I saw this question on here and I have a question about it Solving the complex equation $\sin(z) = \cos(z)$

Below is how the person solved it:

$$\sin(z)=\frac{e^{iz}-e^{-iz}}{2i}$$ Then, $$\sin(z)=\cos(z)\implies \frac{e^{iz}-e^{-iz}}{2i}=\frac{e^{iz}+e^{-iz}}{2}$$ Now let $e^{iz}=t$ ,then $e^{-iz}=1/t$ and you will get a quadratic equation,solve for it and back substitute it to get $z$.

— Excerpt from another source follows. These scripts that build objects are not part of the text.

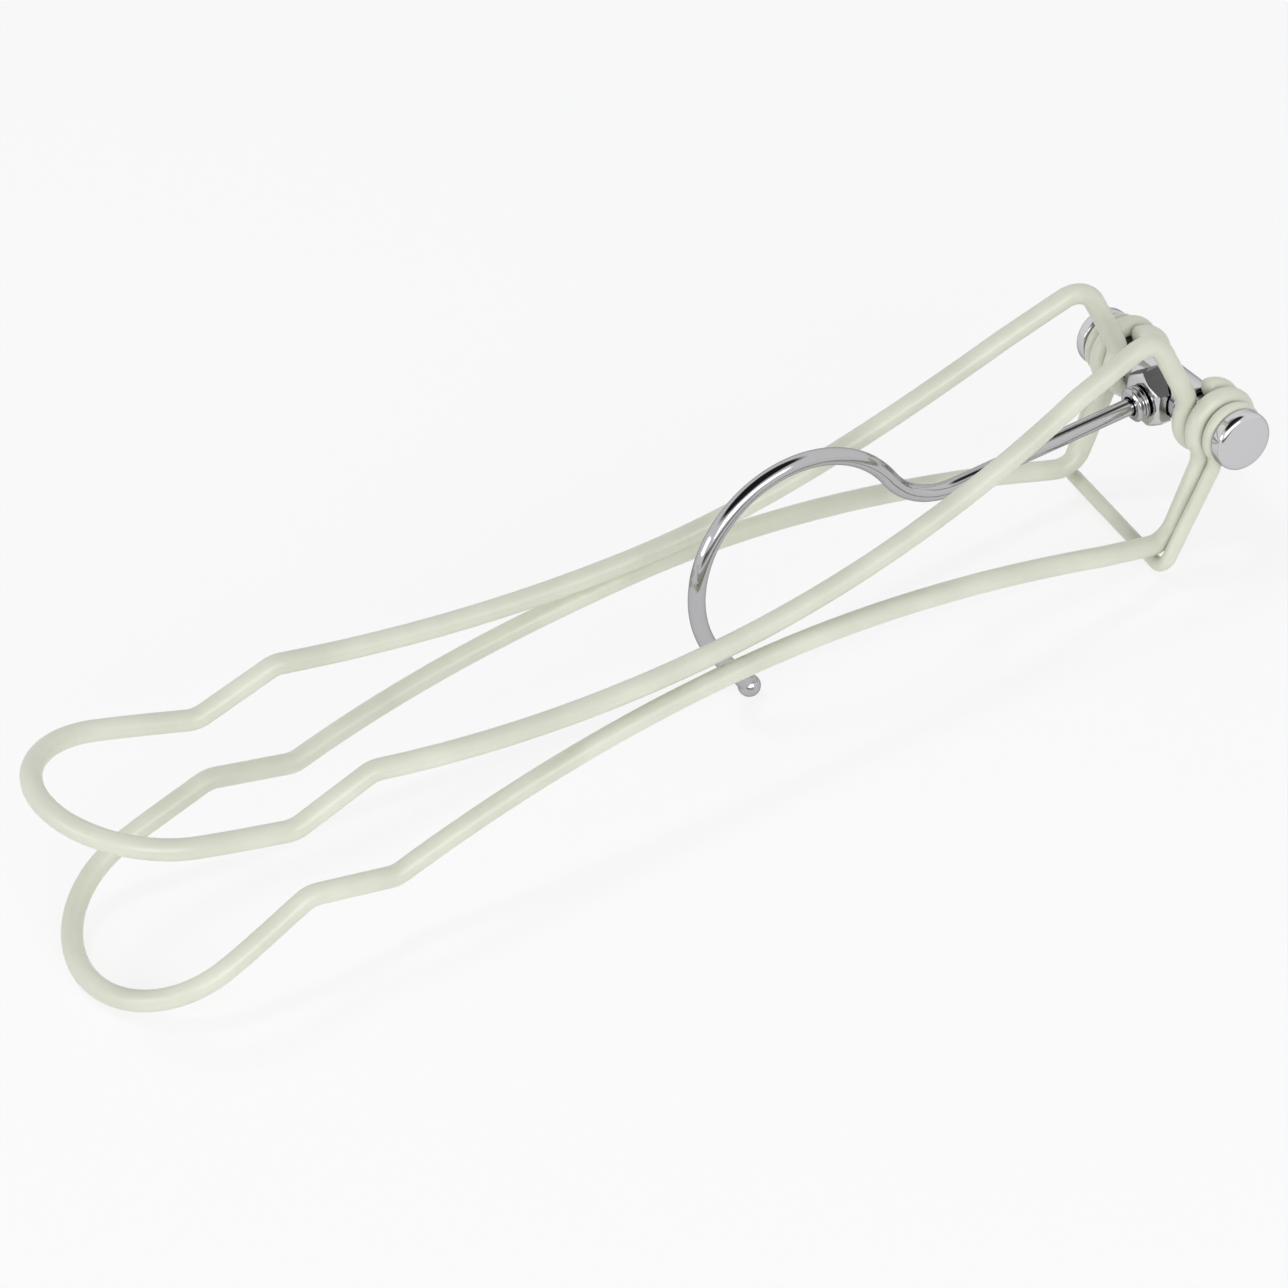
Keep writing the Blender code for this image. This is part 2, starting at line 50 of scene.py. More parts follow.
joints = {joint["name"]: joint for joint in frame["joints"]}
axle_place = np.array(joints["inner_arm_fold"]["pos_m"])
hanger_x = -np.array(joints["hook_swivel"]["axis"])
hanger_y = np.array([0.0, 1.0, 0.0])
hanger_z = np.cross(hanger_x, hanger_y)
hanger_axes = np.array([hanger_x, hanger_y, hanger_z])


def lay(points):
    """From the hanger's own axes to the frame: each share times its axis, plus the axle's place.

    The arms lie along -x of the hanger's own axes and the axle along y. The inner arm is on the +z side.
    """
    return np.asarray(points, float) @ hanger_axes + axle_place


def facing(back, roll=0.0):
    """Right, up and back of a thing that looks away from back. Right is level, then turned by the roll."""
    level = np.cross([0.0, 0.0, 1.0], back)
    level /= np.linalg.norm(level)
    right = math.cos(roll) * level + math.sin(roll) * np.cross(back, level)
    return np.array([right, np.cross(back, right), back])


def stand(thing, place, axes):
    """Put a camera or a lamp at a place, with its right, up and back along the rows of axes."""
    thing.matrix_world = Matrix.Translation(place) @ Matrix(axes.T.tolist()).to_4x4()
    bpy.context.collection.objects.link(thing)


def make_camera():
    """A camera at the photograph's viewing angle. Its place and its angles are in the hanger's own axes."""
    eye = np.array([-0.376781, -0.576442, 0.480541])
    towards_tips = math.radians(25.102)
    above = math.radians(37.240)
    roll = math.radians(-8.666)
    back = np.array([-math.cos(above) * math.sin(towards_tips),
                     -math.cos(above) * math.cos(towards_tips),
                     math.sin(above)])
    data = bpy.data.cameras.new("camera")
    data.sensor_width = 36.0
    data.lens = 135.02
    data.clip_start = 0.01
    camera = bpy.data.objects.new("camera", data)
    stand(camera, lay(eye), facing(back, roll) @ hanger_axes)
    bpy.context.scene.camera = camera


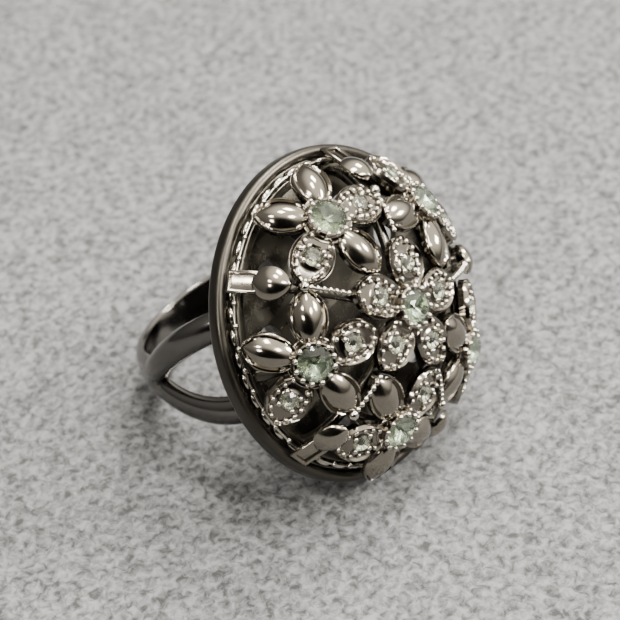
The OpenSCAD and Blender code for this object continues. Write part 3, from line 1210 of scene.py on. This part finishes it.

The equation becomes $t^2=\frac{1+i}{1-i}=i=e^{i(\pi/2+2k\pi)}\implies t=e^{i(\pi/4+k\pi)},e^{i(5\pi/4+k\pi)}$. Equating it with $e^{iz}$ we get $z=\pi/4+k\pi$

Question: Can someone show/explain to me how $t^2 = (1/i)/(1-i)$?

Here is another example (first answer) how I don't understand $w^2 + 4ie + 1 = 0$ was even achieved.

Answer 1

It's was hard (for me) to understand, but I think it is:

$$\frac{e^{iz}-e^{-iz}}{2i}=\frac{e^{iz}+e^{-iz}}2\iff t-\frac1t=i\left(t+\frac1t\right)\iff t^2-1=it^2+i\iff$$

$$t^2(1-i)=1+i\iff t^2=\frac{1+i}{1-i}\;\;(=i\ldots)$$

Answer 2

$\displaystyle \frac{e^{iz}-e^{-iz}}{2i}=\frac{e^{iz}+e^{-iz}}{2}\enspace $ => $\enspace \displaystyle e^{i2z}=\frac{1+i}{1-i}=(\frac{1+i}{\sqrt{2}})^2=e^{i\frac{\pi}{2}}$

=> $\enspace\displaystyle z=\frac{\pi}{4}+\pi k\enspace \in\mathbb{R}\enspace$ with $\enspace k\in\mathbb{Z}$

Answer 3

I'm not sure that I understand your problem. Maybe it's this? $$ t^1=\frac{1+i}{1-i}=(1+i)(1-i)^{-1}=(1+i)\frac{\overline{(1-i)}}{|1-i|^2}= $$ $$ =\frac{(1+i)(1+i)}{2}=\frac{1+i+i-1}{2}=i $$